Start Available data

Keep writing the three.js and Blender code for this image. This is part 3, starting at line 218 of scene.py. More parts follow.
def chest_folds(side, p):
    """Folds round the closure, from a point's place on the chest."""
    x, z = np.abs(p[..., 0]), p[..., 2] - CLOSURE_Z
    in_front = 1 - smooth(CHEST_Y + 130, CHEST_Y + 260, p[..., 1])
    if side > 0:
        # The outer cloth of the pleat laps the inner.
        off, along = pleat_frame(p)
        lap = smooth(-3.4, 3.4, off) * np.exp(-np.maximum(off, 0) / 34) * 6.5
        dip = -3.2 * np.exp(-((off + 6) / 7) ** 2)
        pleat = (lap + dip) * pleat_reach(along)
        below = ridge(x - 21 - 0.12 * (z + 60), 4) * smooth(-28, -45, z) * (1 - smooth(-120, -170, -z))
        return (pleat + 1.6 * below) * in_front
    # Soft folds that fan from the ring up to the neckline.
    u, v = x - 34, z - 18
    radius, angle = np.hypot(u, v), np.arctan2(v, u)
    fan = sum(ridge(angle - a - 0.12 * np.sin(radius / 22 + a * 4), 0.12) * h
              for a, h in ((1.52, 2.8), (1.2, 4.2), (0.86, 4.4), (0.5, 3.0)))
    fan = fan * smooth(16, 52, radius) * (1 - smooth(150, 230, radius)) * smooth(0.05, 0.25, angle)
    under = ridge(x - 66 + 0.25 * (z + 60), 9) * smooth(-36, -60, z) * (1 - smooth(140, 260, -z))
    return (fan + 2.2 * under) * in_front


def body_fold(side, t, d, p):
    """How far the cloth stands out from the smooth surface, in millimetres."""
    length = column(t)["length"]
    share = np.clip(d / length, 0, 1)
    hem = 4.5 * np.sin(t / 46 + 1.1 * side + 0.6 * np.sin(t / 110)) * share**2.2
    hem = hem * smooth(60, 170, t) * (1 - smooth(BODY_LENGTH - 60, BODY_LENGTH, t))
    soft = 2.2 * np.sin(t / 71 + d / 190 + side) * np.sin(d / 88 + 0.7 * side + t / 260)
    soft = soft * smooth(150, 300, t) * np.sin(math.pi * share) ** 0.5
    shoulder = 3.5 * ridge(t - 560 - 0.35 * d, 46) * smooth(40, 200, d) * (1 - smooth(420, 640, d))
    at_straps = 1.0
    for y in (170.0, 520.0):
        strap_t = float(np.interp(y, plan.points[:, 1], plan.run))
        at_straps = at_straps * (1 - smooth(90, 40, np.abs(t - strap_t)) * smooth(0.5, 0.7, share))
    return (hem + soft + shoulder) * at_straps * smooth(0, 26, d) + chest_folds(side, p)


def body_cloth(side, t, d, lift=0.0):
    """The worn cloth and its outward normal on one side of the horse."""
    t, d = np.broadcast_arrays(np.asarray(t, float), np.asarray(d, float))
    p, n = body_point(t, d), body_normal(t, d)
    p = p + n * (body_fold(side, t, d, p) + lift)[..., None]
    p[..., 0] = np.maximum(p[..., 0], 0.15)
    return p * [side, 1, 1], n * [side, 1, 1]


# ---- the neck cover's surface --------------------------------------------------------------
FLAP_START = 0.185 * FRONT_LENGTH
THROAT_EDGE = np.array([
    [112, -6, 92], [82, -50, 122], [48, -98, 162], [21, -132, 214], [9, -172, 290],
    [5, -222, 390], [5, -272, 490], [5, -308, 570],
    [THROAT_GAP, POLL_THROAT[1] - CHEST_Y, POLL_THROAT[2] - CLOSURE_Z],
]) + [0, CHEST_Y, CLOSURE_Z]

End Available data

Copy out the full material exactly as it appears.

**Correct output**
Keep writing the three.js and Blender code for this image. This is part 3, starting at line 218 of scene.py. More parts follow.
def chest_folds(side, p):
    """Folds round the closure, from a point's place on the chest."""
    x, z = np.abs(p[..., 0]), p[..., 2] - CLOSURE_Z
    in_front = 1 - smooth(CHEST_Y + 130, CHEST_Y + 260, p[..., 1])
    if side > 0:
        # The outer cloth of the pleat laps the inner.
        off, along = pleat_frame(p)
        lap = smooth(-3.4, 3.4, off) * np.exp(-np.maximum(off, 0) / 34) * 6.5
        dip = -3.2 * np.exp(-((off + 6) / 7) ** 2)
        pleat = (lap + dip) * pleat_reach(along)
        below = ridge(x - 21 - 0.12 * (z + 60), 4) * smooth(-28, -45, z) * (1 - smooth(-120, -170, -z))
        return (pleat + 1.6 * below) * in_front
    # Soft folds that fan from the ring up to the neckline.
    u, v = x - 34, z - 18
    radius, angle = np.hypot(u, v), np.arctan2(v, u)
    fan = sum(ridge(angle - a - 0.12 * np.sin(radius / 22 + a * 4), 0.12) * h
              for a, h in ((1.52, 2.8), (1.2, 4.2), (0.86, 4.4), (0.5, 3.0)))
    fan = fan * smooth(16, 52, radius) * (1 - smooth(150, 230, radius)) * smooth(0.05, 0.25, angle)
    under = ridge(x - 66 + 0.25 * (z + 60), 9) * smooth(-36, -60, z) * (1 - smooth(140, 260, -z))
    return (fan + 2.2 * under) * in_front


def body_fold(side, t, d, p):
    """How far the cloth stands out from the smooth surface, in millimetres."""
    length = column(t)["length"]
    share = np.clip(d / length, 0, 1)
    hem = 4.5 * np.sin(t / 46 + 1.1 * side + 0.6 * np.sin(t / 110)) * share**2.2
    hem = hem * smooth(60, 170, t) * (1 - smooth(BODY_LENGTH - 60, BODY_LENGTH, t))
    soft = 2.2 * np.sin(t / 71 + d / 190 + side) * np.sin(d / 88 + 0.7 * side + t / 260)
    soft = soft * smooth(150, 300, t) * np.sin(math.pi * share) ** 0.5
    shoulder = 3.5 * ridge(t - 560 - 0.35 * d, 46) * smooth(40, 200, d) * (1 - smooth(420, 640, d))
    at_straps = 1.0
    for y in (170.0, 520.0):
        strap_t = float(np.interp(y, plan.points[:, 1], plan.run))
        at_straps = at_straps * (1 - smooth(90, 40, np.abs(t - strap_t)) * smooth(0.5, 0.7, share))
    return (hem + soft + shoulder) * at_straps * smooth(0, 26, d) + chest_folds(side, p)


def body_cloth(side, t, d, lift=0.0):
    """The worn cloth and its outward normal on one side of the horse."""
    t, d = np.broadcast_arrays(np.asarray(t, float), np.asarray(d, float))
    p, n = body_point(t, d), body_normal(t, d)
    p = p + n * (body_fold(side, t, d, p) + lift)[..., None]
    p[..., 0] = np.maximum(p[..., 0], 0.15)
    return p * [side, 1, 1], n * [side, 1, 1]


# ---- the neck cover's surface --------------------------------------------------------------
FLAP_START = 0.185 * FRONT_LENGTH
THROAT_EDGE = np.array([
    [112, -6, 92], [82, -50, 122], [48, -98, 162], [21, -132, 214], [9, -172, 290],
    [5, -222, 390], [5, -272, 490], [5, -308, 570],
    [THROAT_GAP, POLL_THROAT[1] - CHEST_Y, POLL_THROAT[2] - CLOSURE_Z],
]) + [0, CHEST_Y, CLOSURE_Z]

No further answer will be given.